Nearby states feature other races that will be watched Tuesday night:

-- In an ironic twist, Scott Brown is on the ballot in New Hampshire at the same time the woman he defeated to claim his Senate seat in 2010, Atty. Gen. Martha Coakley, is running for governor in Massachusetts. Coakley’s loss in the special election for the late Sen. Ted Kennedy’s seat has shadowed her current bid for higher office.

If she pulls out a win on Tuesday, Coakley is likely to face Republican Charles D. Baker in the fall. Baker too, is seeking resurrection; he lost in 2010 to Gov. Deval Patrick.
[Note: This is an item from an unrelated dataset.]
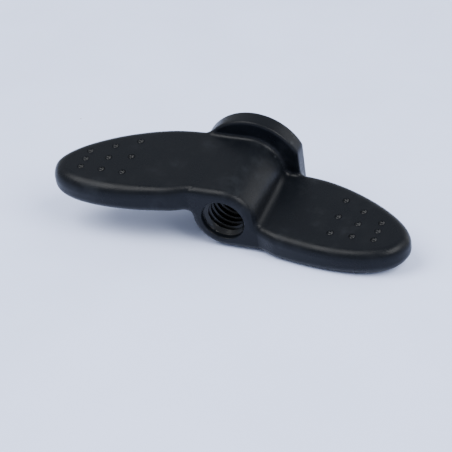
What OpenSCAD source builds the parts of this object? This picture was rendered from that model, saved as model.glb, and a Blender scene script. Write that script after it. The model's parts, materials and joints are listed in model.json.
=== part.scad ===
// Moulded wing nut with a threaded bush, lying on its side.
// Working axes: Y runs along the thread from the mouth (0) to the seat, X along the wings.

/* [Thread] */
// Diameter of the plain bore through the bush, the thread's minor diameter
bore_d = 6.65; // [4:0.05:7.2]
// Diameter of the smooth mouth in front of the bush
mouth_d = 8; // [7.4:0.1:8.6]
// Depth of the smooth mouth
mouth_depth = 0.9; // [0.4:0.1:2]

/* [Bush] */
// Outside diameter of the bush
bush_d = 10.2; // [9.6:0.1:10.6]
// Number of lengthwise flutes that key the bush in the moulding
flutes = 12; // [6:1:16]
// Diameter of a flute
flute_d = 0.9; // [0.6:0.1:1.2]
// Width of the groove that stops the bush from pulling out
groove_w = 4; // [2:0.5:8]
// Depth of that groove
groove_depth = 0.5; // [0.2:0.1:0.6]

/* [Hub] */
// Diameter of the hub
hub_d = 12.2; // [12:0.1:14]
// Length from the mouth face to the seat face
nut_l = 19.3; // [18:0.1:24]
// Break on the hub's front edge
hub_edge = 0.45; // [0.2:0.05:0.7]

/* [Flange] */
// Diameter of the flange
flange_d = 19.5; // [17:0.1:24]
// Thickness of the flange
flange_t = 3.5; // [2.5:0.1:4]
// Distance across the two flats of the flange
flange_af = 17.7; // [16:0.1:18.5]
// Radius of the hollow corner between hub and flange
flange_fillet = 0.8; // [0.6:0.1:1.6]
// Break on the flange's edges
flange_edge = 0.5; // [0.2:0.05:0.7]

/* [Wings] */
// Half length of the leaf that each wing is cut from
leaf_l = 20.9; // [18:0.1:26]
// Half width of the leaf on the mouth side
leaf_front = 9.15; // [7:0.05:9.3]
// Half width of the leaf on the seat side
leaf_rear = 9.25; // [7:0.05:9.3]
// Fullness of the outline on the mouth side, 2 for an ellipse
full_front = 2.35; // [2:0.05:2.6]
// Fullness of the outline on the seat side
full_rear = 1.76; // [1.5:0.02:2]
// Distance from the thread axis out to the leaf's centre
leaf_out = 12.7; // [11:0.1:15]
// Distance from the mouth face back to the leaf's centre
leaf_back = 7.3; // [7:0.05:8]
// Angle that the leaf's tip is swept towards the mouth
leaf_sweep = 11.3; // [6:0.1:14]
// Distance from the thread axis to a wing's outer face
wing_face = 6.05; // [5.4:0.05:6.05]
// Thickness of a wing
wing_t = 5.25; // [4:0.05:5.6]
// Rounding of a wing's edges
wing_edge = 1.6; // [0.6:0.1:2.2]

/* [Pips] */
// Diameter of a pip where it meets the wing
pip_d = 0.95; // [0.8:0.05:1.4]
// Height of a pip
pip_h = 0.3; // [0.2:0.02:0.4]
// Rows of pips along each wing
pip_rows = 3; // [1:1:3]
// Distance from the thread axis to the first row
pip_out = 19.2; // [17:0.1:20]
// Spacing of the rows
pip_pitch = 4; // [3:0.1:4.2]
// Distance from the mouth face to the middle pip of the first row
pip_back = 6.55; // [5:0.05:7]
// How much nearer the mouth each further row lies
pip_fall = 1.13; // [0.8:0.01:1.3]
// Spacing across the wing in the first row
pip_spread = 4.45; // [3:0.05:4.6]
// How much that spacing closes up in each further row
pip_close = 1.1; // [0.6:0.05:1.3]

/* [Hidden] */

hub_r = hub_d / 2;
flange_r = flange_d / 2;
mouth_r = mouth_d / 2;
bore_r = bore_d / 2;
bush_r = bush_d / 2;
bush_l = nut_l - mouth_depth;
flange_y = nut_l - flange_t;
pip_ball_r = (pow(pip_d / 2, 2) + pow(pip_h, 2)) / (2 * pip_h);
// How far in front of the mouth the low wing's edge touches the table
touch_down = 1.15;
// The axis dips towards the mouth, because the nut rests on its low wing's edge and its wider flange rim
lie_angle = atan((flange_r - wing_face) / (flange_y + touch_down));
// Overlap that keeps cuts clean
eps = 0.01;
fine = 96;

// Puts a piece where it lies, with the centre of the seat face at the origin
module as_it_lies() {
    rotate([lie_angle, 0, 0]) translate([0, -nut_l, 0]) children();
}

// Turns a shape drawn round Z so that it stands along the thread axis, starting at a distance y
module along_axis(y) {
    translate([0, y, 0]) rotate([-90, 0, 0]) children();
}

// A power of a sine or cosine that keeps its sign, for a full or lean oval
function bent(s, fullness) = sign(s) * pow(abs(s), 2 / fullness);

// Outline of a wing pulled in by an inset: the leaf beyond the hub, closed by a straight root on the thread axis
function wing_outline(inset) = concat(
    [[0, flange_y - 0.5], [0, inset]],
    [for (a = [-174 : 6 : 180])
        let (fullness = a < 0 ? full_front : full_rear)
        let (half_w = a < 0 ? leaf_front : leaf_rear)
        let (u = (leaf_l - inset) * bent(cos(a), fullness), v = (half_w - inset) * bent(sin(a), fullness))
        let (x = leaf_out + u * cos(leaf_sweep) + v * sin(leaf_sweep))
        let (y = leaf_back - u * sin(leaf_sweep) + v * cos(leaf_sweep))
        if (x > hub_r) [x, y]]
);

// One wing: the outline with rounded edges, its outer face turned down
module wing() {
    hull()
        for (a = [-90 : 30 : 90])
            translate([0, 0, wing_t / 2 - wing_face + (wing_t / 2 - wing_edge) * sign(a)
                + wing_edge * sin(a) - eps / 2])
                linear_extrude(eps) polygon(wing_outline(wing_edge * (1 - cos(a))));
}

// The pips on one face of a wing, at a height z; side is 1 for a face that looks up and -1 for one that looks down
module pips(z, side) {
    for (i = [0 : pip_rows - 1], j = [-1 : 1])
        translate([pip_out + i * pip_pitch, pip_back - i * pip_fall + j * (pip_spread - i * pip_close),
            z - side * (pip_ball_r - pip_h)])
            sphere(r = pip_ball_r, $fn = 24);
}

// A wing with its pips on both faces
module dressed_wing() {
    wing();
    pips(wing_t - wing_face, 1);
    pips(-wing_face, -1);
}

// Hub and flange as one turned shape, before the flats
module hub_and_flange() {
    along_axis(0)
        rotate_extrude($fn = fine)
            difference() {
                polygon([[0, 0], [hub_r - hub_edge, 0], [hub_r, hub_edge], [hub_r, flange_y - flange_fillet],
                    [hub_r + flange_fillet, flange_y], [flange_r - flange_edge, flange_y],
                    [flange_r, flange_y + flange_edge], [flange_r, nut_l - flange_edge],
                    [flange_r - flange_edge, nut_l], [0, nut_l]]);
                translate([hub_r + flange_fillet, flange_y - flange_fillet]) circle(flange_fillet, $fn = fine);
            }
}

// Outside of the bush: a round bar with flutes along it and a groove round its middle
module bush_blank() {
    along_axis(mouth_depth)
        difference() {
            cylinder(r = bush_r, h = bush_l, $fn = fine);
            for (i = [0 : flutes - 1])
                rotate([0, 0, i * 360 / flutes])
                    translate([bush_r, 0, -1]) cylinder(d = flute_d, h = bush_l + 2, $fn = 24);
            translate([0, 0, (bush_l - groove_w) / 2])
                difference() {
                    cylinder(r = bush_r + 1, h = groove_w, $fn = fine);
                    translate([0, 0, -1]) cylinder(r = bush_r - groove_depth, h = groove_w + 2, $fn = fine);
                }
        }
}

// The moulding: hub, flange and both wings in one piece, round the bush
module wing_body() {
    color("#202529")
        as_it_lies()
            difference() {
                union() {
                    intersection() {
                        hub_and_flange();
                        translate([-flange_af / 2, -1, -flange_r - 1]) cube([flange_af, nut_l + 2, flange_d + 2]);
                    }
                    dressed_wing();
                    rotate([0, 180, 0]) dressed_wing();
                }
                along_axis(-1) cylinder(r = mouth_r, h = mouth_depth + 1 + eps, $fn = fine);
                bush_blank();
            }
}

// The bush that carries the thread, bored right through
module threaded_bush() {
    color("#34383b")
        as_it_lies()
            difference() {
                bush_blank();
                along_axis(-1) cylinder(r = bore_r, h = nut_l + 2, $fn = fine);
            }
}

wing_body();
threaded_bush();
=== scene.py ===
"""Moulded wing nut with a threaded bush: the looks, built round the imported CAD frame.

Shapes are worked out in millimetres on the nut's own working axes, with Y along the thread from the mouth
to the seat, X along the wings and Z up, and are then laid down in the frame's metres.
"""

import json
import logging
import math
from dataclasses import dataclass, field
from enum import Enum
from typing import Callable

import bmesh
import bpy
import numpy as np
from mathutils import Matrix, Vector


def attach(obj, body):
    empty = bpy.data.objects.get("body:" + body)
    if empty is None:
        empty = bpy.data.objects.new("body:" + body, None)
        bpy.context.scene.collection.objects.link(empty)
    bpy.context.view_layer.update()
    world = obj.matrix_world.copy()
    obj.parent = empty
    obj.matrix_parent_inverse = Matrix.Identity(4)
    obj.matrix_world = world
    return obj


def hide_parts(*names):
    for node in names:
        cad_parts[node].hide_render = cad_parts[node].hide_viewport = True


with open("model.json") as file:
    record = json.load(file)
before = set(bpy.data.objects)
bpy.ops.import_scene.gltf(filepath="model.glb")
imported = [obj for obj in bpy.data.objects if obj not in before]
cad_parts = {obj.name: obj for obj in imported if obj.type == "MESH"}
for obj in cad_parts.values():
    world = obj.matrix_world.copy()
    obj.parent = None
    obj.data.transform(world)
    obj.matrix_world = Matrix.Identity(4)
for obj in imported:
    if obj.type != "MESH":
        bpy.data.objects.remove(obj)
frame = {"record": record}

LOG = logging.getLogger("wing_nut")
MM = 0.001
BODY = "root"

Field = Callable[[np.ndarray], np.ndarray]


class Slot(Enum):
    """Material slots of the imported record."""

    PLASTIC = "moulded_plastic"
    STEEL = "blackened_steel"


class Face(Enum):
    """The two faces of a wing, by the way they look on the right-hand wing."""

    INNER = 1
    OUTER = -1


# ---------------------------------------------------------------- where the nut lies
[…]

-- New York’s sitting governor, Andrew Cuomo, has faced an unexpectedly vigorous challenge from Fordham University law professor Zephyr Teachout, who was the director of Internet organizing for Howard Dean’s presidential run in 2004. Though Cuomo is expected to win easily, the contest with Teachout has forced him to pay more attention to the liberal activists who have backed her.

-- In Rhode Island, attorney Clay Pell, the latest in his political family to seek office, is battling state treasurer Gina Raimondo and Providence Mayor Angel Taveras for the Democratic nomination to succeed Gov. Lincoln Chafee. Chafee, himself a member of a multi-generational political family, endorsed Pell on Monday.